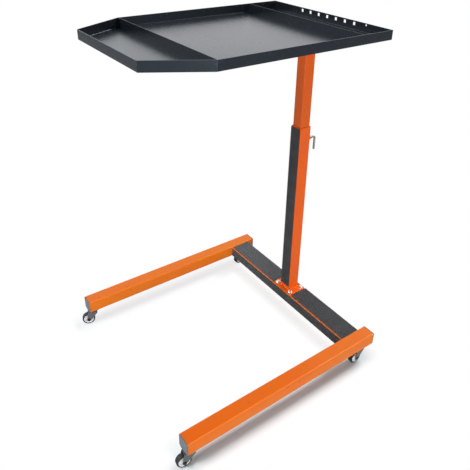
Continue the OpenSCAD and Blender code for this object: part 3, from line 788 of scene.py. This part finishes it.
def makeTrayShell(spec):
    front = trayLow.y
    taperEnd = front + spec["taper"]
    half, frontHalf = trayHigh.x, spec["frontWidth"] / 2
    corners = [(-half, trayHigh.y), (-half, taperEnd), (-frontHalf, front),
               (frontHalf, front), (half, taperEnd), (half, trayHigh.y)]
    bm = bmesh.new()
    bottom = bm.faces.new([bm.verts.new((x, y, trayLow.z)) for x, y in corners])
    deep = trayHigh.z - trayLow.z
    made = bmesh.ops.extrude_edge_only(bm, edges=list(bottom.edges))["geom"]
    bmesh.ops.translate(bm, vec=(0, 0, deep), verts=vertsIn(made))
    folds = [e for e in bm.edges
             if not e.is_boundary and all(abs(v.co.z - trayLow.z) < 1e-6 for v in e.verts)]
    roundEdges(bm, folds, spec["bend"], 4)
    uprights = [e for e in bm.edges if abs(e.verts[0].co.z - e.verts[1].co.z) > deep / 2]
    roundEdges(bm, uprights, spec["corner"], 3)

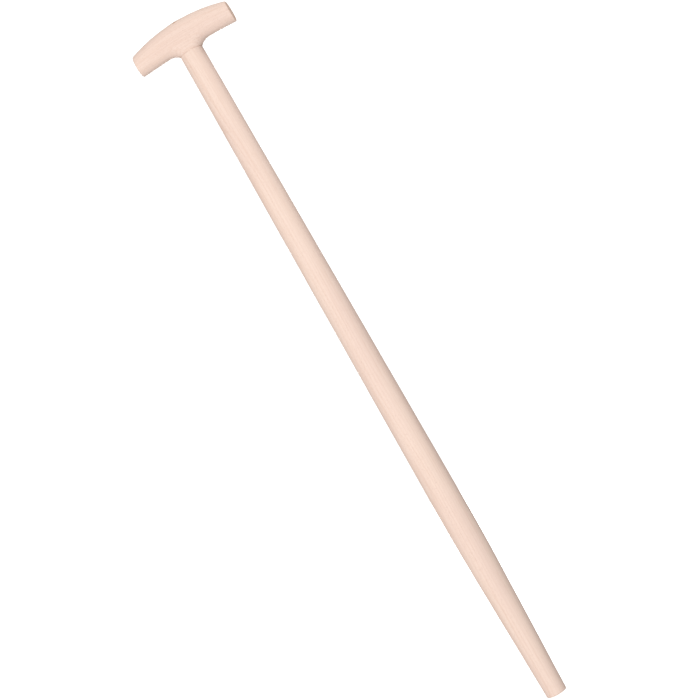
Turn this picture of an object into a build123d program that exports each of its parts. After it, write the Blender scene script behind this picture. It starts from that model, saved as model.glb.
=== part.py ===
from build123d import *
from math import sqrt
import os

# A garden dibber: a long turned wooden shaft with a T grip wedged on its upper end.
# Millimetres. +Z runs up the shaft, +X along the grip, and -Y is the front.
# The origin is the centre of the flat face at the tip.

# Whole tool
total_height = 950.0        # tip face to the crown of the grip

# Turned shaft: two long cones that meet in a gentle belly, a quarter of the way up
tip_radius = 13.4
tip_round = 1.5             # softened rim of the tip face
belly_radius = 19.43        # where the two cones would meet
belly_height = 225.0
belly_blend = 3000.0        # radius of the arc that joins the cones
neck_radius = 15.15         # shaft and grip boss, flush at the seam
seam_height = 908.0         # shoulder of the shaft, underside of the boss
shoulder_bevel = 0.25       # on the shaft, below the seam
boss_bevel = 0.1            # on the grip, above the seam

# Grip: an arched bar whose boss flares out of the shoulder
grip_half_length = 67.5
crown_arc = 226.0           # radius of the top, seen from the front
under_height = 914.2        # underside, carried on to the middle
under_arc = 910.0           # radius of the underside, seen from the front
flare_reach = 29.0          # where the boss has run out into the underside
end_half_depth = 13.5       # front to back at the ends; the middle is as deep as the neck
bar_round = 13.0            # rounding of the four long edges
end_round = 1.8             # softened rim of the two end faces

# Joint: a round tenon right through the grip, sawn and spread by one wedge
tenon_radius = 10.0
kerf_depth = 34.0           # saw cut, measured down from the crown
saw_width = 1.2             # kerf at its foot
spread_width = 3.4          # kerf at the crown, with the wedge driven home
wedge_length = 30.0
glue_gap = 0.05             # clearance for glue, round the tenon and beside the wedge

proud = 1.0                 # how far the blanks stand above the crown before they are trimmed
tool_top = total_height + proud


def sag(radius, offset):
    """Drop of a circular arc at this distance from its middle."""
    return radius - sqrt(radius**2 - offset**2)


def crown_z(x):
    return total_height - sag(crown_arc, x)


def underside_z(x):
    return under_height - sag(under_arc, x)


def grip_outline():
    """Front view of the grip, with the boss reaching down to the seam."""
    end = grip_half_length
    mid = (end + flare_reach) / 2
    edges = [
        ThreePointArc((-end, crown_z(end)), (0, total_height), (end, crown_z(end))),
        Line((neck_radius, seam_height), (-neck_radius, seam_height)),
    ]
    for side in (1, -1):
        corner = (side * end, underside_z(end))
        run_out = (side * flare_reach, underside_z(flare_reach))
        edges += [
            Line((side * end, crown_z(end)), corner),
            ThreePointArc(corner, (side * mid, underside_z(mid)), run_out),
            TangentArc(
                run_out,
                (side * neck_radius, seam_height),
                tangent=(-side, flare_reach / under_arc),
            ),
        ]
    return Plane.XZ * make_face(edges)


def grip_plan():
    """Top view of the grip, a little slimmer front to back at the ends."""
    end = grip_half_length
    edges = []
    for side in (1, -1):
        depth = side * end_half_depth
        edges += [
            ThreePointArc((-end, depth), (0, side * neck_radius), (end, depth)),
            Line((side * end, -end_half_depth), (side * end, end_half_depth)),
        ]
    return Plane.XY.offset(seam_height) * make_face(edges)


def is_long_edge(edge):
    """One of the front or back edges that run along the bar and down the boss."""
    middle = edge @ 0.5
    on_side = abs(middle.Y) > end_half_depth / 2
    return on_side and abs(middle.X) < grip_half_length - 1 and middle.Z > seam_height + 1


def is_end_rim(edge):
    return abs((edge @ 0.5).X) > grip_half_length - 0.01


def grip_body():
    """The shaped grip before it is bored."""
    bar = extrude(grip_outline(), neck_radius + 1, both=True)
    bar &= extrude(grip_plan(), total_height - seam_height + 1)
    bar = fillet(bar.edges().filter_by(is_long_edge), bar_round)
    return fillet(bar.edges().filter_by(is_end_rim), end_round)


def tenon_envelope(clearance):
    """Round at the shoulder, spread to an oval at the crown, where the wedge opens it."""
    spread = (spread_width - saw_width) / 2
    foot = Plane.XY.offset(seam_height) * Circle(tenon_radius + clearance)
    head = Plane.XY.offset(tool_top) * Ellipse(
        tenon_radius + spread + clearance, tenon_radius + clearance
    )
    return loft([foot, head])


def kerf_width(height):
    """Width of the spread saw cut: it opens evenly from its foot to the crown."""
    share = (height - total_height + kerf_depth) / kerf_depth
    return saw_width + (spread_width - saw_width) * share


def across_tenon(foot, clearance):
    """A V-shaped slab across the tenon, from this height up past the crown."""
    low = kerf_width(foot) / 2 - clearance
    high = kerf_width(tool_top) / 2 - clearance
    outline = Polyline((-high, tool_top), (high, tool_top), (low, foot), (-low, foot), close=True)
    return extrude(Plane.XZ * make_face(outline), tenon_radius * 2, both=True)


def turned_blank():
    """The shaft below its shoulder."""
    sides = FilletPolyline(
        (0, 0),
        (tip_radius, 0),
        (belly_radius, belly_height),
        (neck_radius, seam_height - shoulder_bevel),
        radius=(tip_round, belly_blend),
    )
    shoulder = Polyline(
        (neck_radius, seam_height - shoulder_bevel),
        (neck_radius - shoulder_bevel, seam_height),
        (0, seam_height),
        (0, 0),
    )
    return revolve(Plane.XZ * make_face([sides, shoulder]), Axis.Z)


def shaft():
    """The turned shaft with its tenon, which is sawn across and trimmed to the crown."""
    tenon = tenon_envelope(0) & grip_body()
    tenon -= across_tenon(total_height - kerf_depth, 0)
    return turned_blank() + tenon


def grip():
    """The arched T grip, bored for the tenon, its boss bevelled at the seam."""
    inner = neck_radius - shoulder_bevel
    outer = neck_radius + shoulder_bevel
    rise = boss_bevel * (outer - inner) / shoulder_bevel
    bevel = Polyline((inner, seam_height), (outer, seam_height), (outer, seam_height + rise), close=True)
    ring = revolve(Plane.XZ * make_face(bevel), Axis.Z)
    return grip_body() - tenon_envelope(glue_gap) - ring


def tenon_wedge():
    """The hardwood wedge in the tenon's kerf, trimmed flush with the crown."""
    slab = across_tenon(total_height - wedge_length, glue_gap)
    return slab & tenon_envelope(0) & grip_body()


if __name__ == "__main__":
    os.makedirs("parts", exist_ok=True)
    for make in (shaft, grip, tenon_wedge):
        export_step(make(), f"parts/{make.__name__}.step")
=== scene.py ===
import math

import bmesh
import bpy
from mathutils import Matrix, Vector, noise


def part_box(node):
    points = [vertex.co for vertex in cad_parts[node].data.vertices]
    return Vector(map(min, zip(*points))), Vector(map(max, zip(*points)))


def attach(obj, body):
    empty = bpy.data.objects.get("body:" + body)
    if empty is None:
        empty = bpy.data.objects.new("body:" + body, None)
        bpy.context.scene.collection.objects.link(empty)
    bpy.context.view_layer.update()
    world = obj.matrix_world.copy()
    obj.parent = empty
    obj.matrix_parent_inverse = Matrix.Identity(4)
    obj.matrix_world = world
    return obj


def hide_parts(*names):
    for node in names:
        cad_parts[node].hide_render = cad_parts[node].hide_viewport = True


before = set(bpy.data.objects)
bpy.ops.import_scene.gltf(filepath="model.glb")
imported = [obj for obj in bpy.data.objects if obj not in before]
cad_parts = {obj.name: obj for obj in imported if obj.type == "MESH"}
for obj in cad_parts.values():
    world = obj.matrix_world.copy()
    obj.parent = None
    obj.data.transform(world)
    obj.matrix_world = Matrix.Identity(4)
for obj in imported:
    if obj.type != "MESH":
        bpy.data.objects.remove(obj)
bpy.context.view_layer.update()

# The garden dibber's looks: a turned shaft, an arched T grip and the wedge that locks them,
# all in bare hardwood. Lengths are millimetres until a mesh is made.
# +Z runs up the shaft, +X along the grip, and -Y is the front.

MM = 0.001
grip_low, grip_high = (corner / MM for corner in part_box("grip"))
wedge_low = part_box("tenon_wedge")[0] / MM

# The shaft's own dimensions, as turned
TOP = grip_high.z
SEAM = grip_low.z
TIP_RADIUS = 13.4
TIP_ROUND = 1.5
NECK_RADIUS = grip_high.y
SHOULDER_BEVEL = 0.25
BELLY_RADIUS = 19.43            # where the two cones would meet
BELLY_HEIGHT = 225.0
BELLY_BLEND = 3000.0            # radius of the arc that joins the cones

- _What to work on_
In the records above, locate every line with the string "context" and copy it.

- _Output below_
        bpy.context.scene.collection.objects.link(empty)
    bpy.context.view_layer.update()
bpy.context.view_layer.update()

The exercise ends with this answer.